The Empire Hotel has suffered another setback in its long battle with neighbors over noise emanating from its popular rooftop bar. But both sides in the dispute say the case may be nearing an amicable resolution.
The Appellate Division of the New York State Supreme Court last week issued a decision stating that nearby co-op 61 West 62nd Street is still entitled to a preliminary injunction limiting the amount of noise the bar can make.
Residents of the co-op, overlooking the 12-story hotel at 44 West 63rd Street at Broadway, in 2009 filed a lawsuit alleging that the bar was playing music at “extremely loud levels,” sometimes until 3 a.m., thus “tormenting” residents of nearby apartments, according to the complaint. The residents requested that bar patrons no longer be allowed to use the outdoor areas of the bar, Empire Hotel Rooftop Bar and Lounge, which is operated by Jeffrey Chodorow’s China Grill Management.
The Supreme Court initially denied the request, but the co-op board appealed. The appellate court then ruled in 2010 in favor of a preliminary injunction, stating that the noise from the bar was interfering with residents’ right to enjoy their apartments.
Then it was the bar’s turn to appeal, but the appellate court again sided with the neighbors.
“Now the appellate division has said twice that we’re entitled to injunction,” said Steven Sladkus, an attorney at Wolf Haldenstein Adler Freeman & Herz who is representing 61 West 62nd Street.
The preliminary injunction would prevent the bar from playing music in the outdoor areas of the roof after 10 p.m. However, Sladkus said the parties have agreed to not yet activate the injunction while they negotiate to settle the case, which is ongoing and will now return to the lower court.
But after several long years of litigation and legal fees, both sides said they are now getting close to settling the case outside of court.
“There have been successful and harmonious settlement talks,” said Bruce Bronster of Windels Marx Lane & Mittendorf, who is representing the bar’s management. “We’re looking forward to an impending consensual resolution.”
Moreover, he said, in the past few years the bar has “bent over backwards” to avoid disturbing the neighbors.
“This is two years later and circumstances have dramatically changed,” Bronster said. For example, the bar has taken “remediation steps to minimize the noise,” he said.
Sladkus said his client, too, is hoping for amicable settlement. He said he is asking the bar to take steps to further sound-proof the space and deploy a retractable roof at a certain time each night.
“If you can work out a reasonably happy medium to co-exist, that’s the best alternative,” Sladkus said.
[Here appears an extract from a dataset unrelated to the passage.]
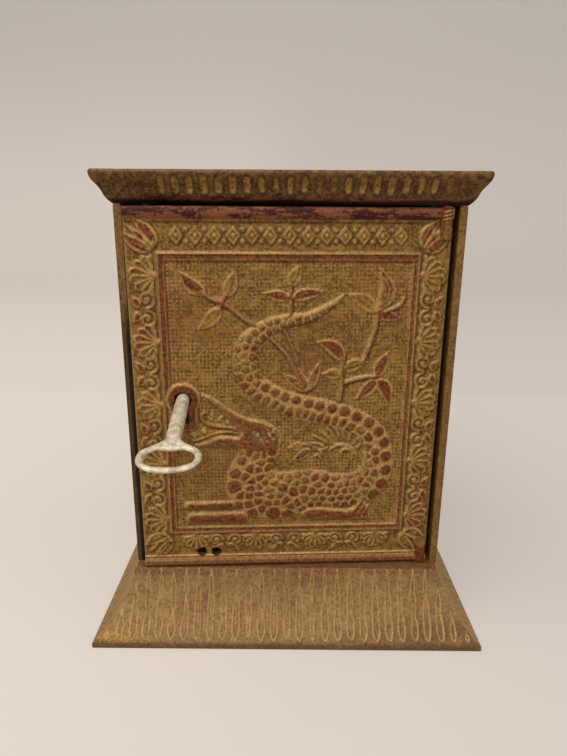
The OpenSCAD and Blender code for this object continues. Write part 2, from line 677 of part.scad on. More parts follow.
// Latch: a hub with a tongue that hangs down at rest, turned by the key's bit in the hub's slot
module latch() {
    front = tongue_y - door_mid_y;
    collar_front = door_t / 2 + end_gap;
    color(dark_iron) at_keyhole() difference() {
        union() {
            translate([0, front, 0]) rotate([-90, 0, 0]) cylinder(r = hub_r, h = tongue_t);
            translate([-tongue_w / 2, front, -tongue_r]) cube([tongue_w, tongue_t, tongue_r]);
            difference() {
                translate([0, front, 0]) rotate([-90, 0, 0])
                    cylinder(r = hub_r, h = door_t / 2 + bridge_rise - end_gap - front);
                translate([0, front, 0]) rotate([-90, 0, 0])
                    cylinder(r = hub_slot_r + slide, h = bridge_rise);
            }
            translate([0, collar_front, 0]) rotate([-90, 0, 0])
                cylinder(r = collar_r, h = bridge_rise + bridge_t + slide);
        }
        translate([0, collar_front - cut, 0]) rotate([-90, 0, 0])
            cylinder(r = hub_bore_r, h = bridge_rise + bridge_t + 2 * cut);
        translate([0, collar_front - cut, -hub_slot_w / 2])
            cube([hub_slot_r, bridge_rise + bridge_t + 2 * cut, hub_slot_w]);
    }
}

// Leaf spring: a bent strip clamped under the bridge's upper foot, rubbing on the hub's rim
module leaf_spring() {
    tab_h = upper_foot_z + foot_h - leaf_z;
    reach = tongue_y + tongue_t - door_back_y;
    color(steel) at_keyhole() difference() {
        union() {
            translate([-leaf_w / 2, door_t / 2, leaf_z]) cube([leaf_w, leaf_t, tab_h]);
            translate([-leaf_w / 2, door_t / 2, leaf_z]) cube([leaf_w, reach, leaf_t]);
        }
        translate([0, door_t / 2 - cut, upper_foot_z + foot_h / 2]) rotate([-90, 0, 0])
            cylinder(d = lock_screw_d + 2 * seat, h = leaf_t + 2 * cut);
    }
}

// Points of an oval of half width a and half length b, a little squarer than an ellipse
function oval(a, b, n = 48) = [for (i = [0:n - 1]) let (t = 360 * i / n)
    [a * sign(cos(t)) * pow(abs(cos(t)), 0.9), b * sign(sin(t)) * pow(abs(sin(t)), 0.9)]];

// Key: an oval bow with a dip, a round shank with a shoulder, and a flat bit
module key() {
    half = bow_l / 2;
    color(pale_metal) at_keyhole() rotate([key_droop, 0, 0]) {
        translate([0, -shank_out, 0]) rotate([-90, 0, 0])
            cylinder(d = shank_d, h = shank_out + bit_start + bit_l);
        translate([0, bit_start + bit_l - cut, 0]) rotate([-90, 0, 0])
            cylinder(d = key_tip_d, h = key_in - bit_start - bit_l + cut);
        translate([0, bit_start, -bit_t / 2]) cube([bit_r, bit_l, bit_t]);
        translate([0, 0, -bow_t / 2]) linear_extrude(bow_t) {
            difference() {
                translate([0, bow_y]) polygon(oval(bow_w / 2, half));
                translate([0, bow_y]) polygon(oval(bow_w / 2 - bow_band, half - bow_band));
            }
            neck = bow_y + half - bow_band;
            wing = 0.27 * bow_w;
            polygon([[-shoulder_w / 2, -shank_out], [shoulder_w / 2, -shank_out], [wing, neck + bow_band / 2],
                [wing / 2, neck], [0, neck - bow_band / 3], [-wing / 2, neck], [-wing, neck + bow_band / 2]]);
        }
    }
}

base();
left_wall();
right_wall();
back_wall();
cap();
tie_screws();
door();
upper_hinge_pin();
lower_hinge_pin();
lock_bridge();
latch();
leaf_spring();
lock_screws();
key();
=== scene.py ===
import math

import bpy
import numpy as np
from mathutils import Matrix, Vector
from mathutils.geometry import tessellate_polygon


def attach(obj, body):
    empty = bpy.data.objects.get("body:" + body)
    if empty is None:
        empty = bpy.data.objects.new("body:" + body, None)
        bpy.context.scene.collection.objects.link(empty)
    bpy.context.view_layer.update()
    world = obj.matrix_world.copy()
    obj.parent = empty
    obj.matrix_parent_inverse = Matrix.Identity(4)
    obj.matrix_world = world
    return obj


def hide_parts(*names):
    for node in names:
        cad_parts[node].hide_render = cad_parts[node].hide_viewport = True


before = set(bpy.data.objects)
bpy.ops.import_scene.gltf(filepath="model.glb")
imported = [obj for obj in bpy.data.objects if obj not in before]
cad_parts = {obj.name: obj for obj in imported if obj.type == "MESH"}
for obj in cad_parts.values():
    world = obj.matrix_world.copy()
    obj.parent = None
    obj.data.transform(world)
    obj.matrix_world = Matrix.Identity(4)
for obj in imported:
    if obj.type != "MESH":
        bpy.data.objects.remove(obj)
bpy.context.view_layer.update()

# Sizes in millimetres, as in the part's source. The door's places are those of the closed door.
MM = 0.001
BASE_HALF = 58.5
FLUTE_PITCH = 3.9
FLUTE_HALF = 0.95
DECK_HALF = 47.1
DECK_Z = 20.4
DECK_T = 3.0
LIP_Z = 2.0
SLOPE_SAG = 2.2
SKIRT_T = 3.0
BODY_HALF = (47.1, 43.1)
WALL_T = 2.1
CAP_Z = 128.6
CAP_H = 8.4
CAP_OVER = 4.5
CAP_RIM = 3.4
CAP_PLATE = 2.2
SLOT_HALF = (18.0, 2.4)
SLOT_BORDER = 2.4
TONGUE_PITCH = 3.72
TONGUE_HALF = 0.95
TONGUE_Z = (CAP_Z + 2.6, CAP_Z + 6.9)
BOSS_AT = (40.6, 33.1)
BOSS_R = 3.2
DOOR_X = (-44.05, 43.75)
DOOR_Z = (20.9, 128.1)
DOOR_FRONT_Y = -43.1
DOOR_T = 3.0
RELIEF = 0.9
HINGE = (41.85, -41.6)
DOOR_AJAR = math.radians(3)
LUG_R = 1.9
LUG_H = 9.0
LUG_PAST = 0.4
FRAME_X = (-35.85, 35.55)
FRAME_Z = (31.9, 116.3)
FRAME_W = 2.3
LOW_BEAD_Z = 23.4
TOP_BEAD_Z = 124.9
FRIEZE_Z = 120.5
BORDER_PERIOD = 18.3
GROUND_PITCH = 1.08
CORNER_LEAVES = (((-36.2, 117.2), (-43.2, 123.4)), ((35.9, 117.2), (42, 123.6)),
                 ((-36, 30.9), (-42.6, 25.8)), ((35.6, 30.9), (42, 26)))
KEYHOLE = (-30.25, 75.1)
KEYHOLE_R = 2.45
KEYHOLE_SLOT = (1.6, 7.2)
KEYHOLE_RIM = 1.8
KEY_DROOP = math.radians(8.5)
DRILLS = ((-26.45, 25.5), (-22.05, 25.5))
DRILL_R = 1.35
WALL_FRAME = 8.0
PANEL_SINK = 0.45
PANEL_BEAD = 1.6
PANEL_GAP = 0.5
FACE_PROUD = 0.04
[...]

An obstacle, however, is the hotel — which uses a portion of the rooftop for its own events, such as a Maroon 5 concert last July. Sladkus said his clients want to make sure that the hotel, too, agrees to any terms the bar and co-op negotiate.
However, “the hotel has resisted and pretty much said, ‘we’re not agreeing to anything,’” Sladkus said. “So we may have to take a very hard-line approach with the hotel.”
The Chetrit Group in 2004 acquired the Empire Hotel, upgraded it, and reopened it in 2007.
“The lawsuit does not claim that there is noise coming from any space used by the hotel,” said Menachem Kastner, an attorney at Cozen O’Connor who is representing the hotel. He added that the lawsuit is “between the co-op and the tenant, not the co-op and the hotel owner.”
Last month, firefighters responded to an early-morning 911 call about overcrowding at the bar, and reportedly ordered about 120 people off the roof.